## YOUR INSTRUCTIONS
Return only the number of lines holding the word "which".

## GIVEN MATERIAL
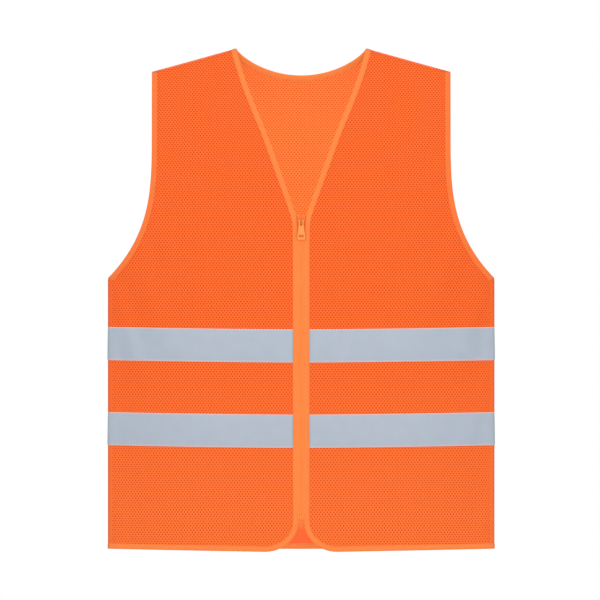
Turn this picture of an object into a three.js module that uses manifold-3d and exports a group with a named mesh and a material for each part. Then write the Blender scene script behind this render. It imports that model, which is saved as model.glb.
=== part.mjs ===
// A zip-front high visibility vest, hung as on a coat hanger. Millimetres, +Z up.
//
// The origin is midway between the two neck ends of the shoulder seams, on the line that a
// hanger or the wearer's shoulders carry. The front faces -Y, and the wearer's left is +X.
//
// Every fabric piece lies on one of two curved sheets, the front and the back, which meet at
// the shoulder and side seams. Both are built of flat facets that all pieces share, so a
// piece follows its neighbour exactly. A point of a sheet is given by its x and z and by its
// layer: how far outwards it is from the middle of the mesh fabric. The layers keep the mesh,
// the bands, the edge binding and the zip apart.
//
// Each front can fold open about a straight line from the V-neck to the hem. A front is one
// cut piece of mesh on the real vest; here it is divided along that line, because each side
// of a fold is a rigid body.

import * as THREE from "three";
import { mergeVertices } from "three/addons/utils/BufferGeometryUtils.js";
import Module from "manifold-3d";

const wasm = await Module();
wasm.setup();

// ---------- Driving dimensions ----------

const HALF_WIDTH = 290.5; // centre to side seam
const FULL_DEPTH = 65; // how far each sheet stands out at the centre, below the shoulders
const SEAM_HALF = 1.8; // half the distance between the two sheets at a seam
const ROUNDNESS = 3; // power of the cross-section: higher is flatter in the middle
const RISE = 240; // distance below the shoulder at which a sheet reaches its full depth

const NECK_X = 97.5; // neck end of the shoulder seam
const TIP_X = 224.5; // armhole end of the shoulder seam
const TIP_Z = -35;
const BACK_NECK_DROP = 40;

const ARMHOLE_TOP_Z = -130; // the armhole is straight above this
const UNDERARM_Z = -345;
const ARMHOLE_POWER = 3.2;

const FRONT_HEM_Z = -756;
const BACK_HEM_Z = -753;
const SIDE_HEM_Z = -752;
const CORNER_WIDTH = 50; // round lower corner of each front
const CORNER_HEIGHT = 46;

const EDGE_X = 4.2; // front edge to centre line, beside the zip
const V_BOTTOM_Z = -258;
const V_BOW = 4;
const V_SOFTNESS = 3;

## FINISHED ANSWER
3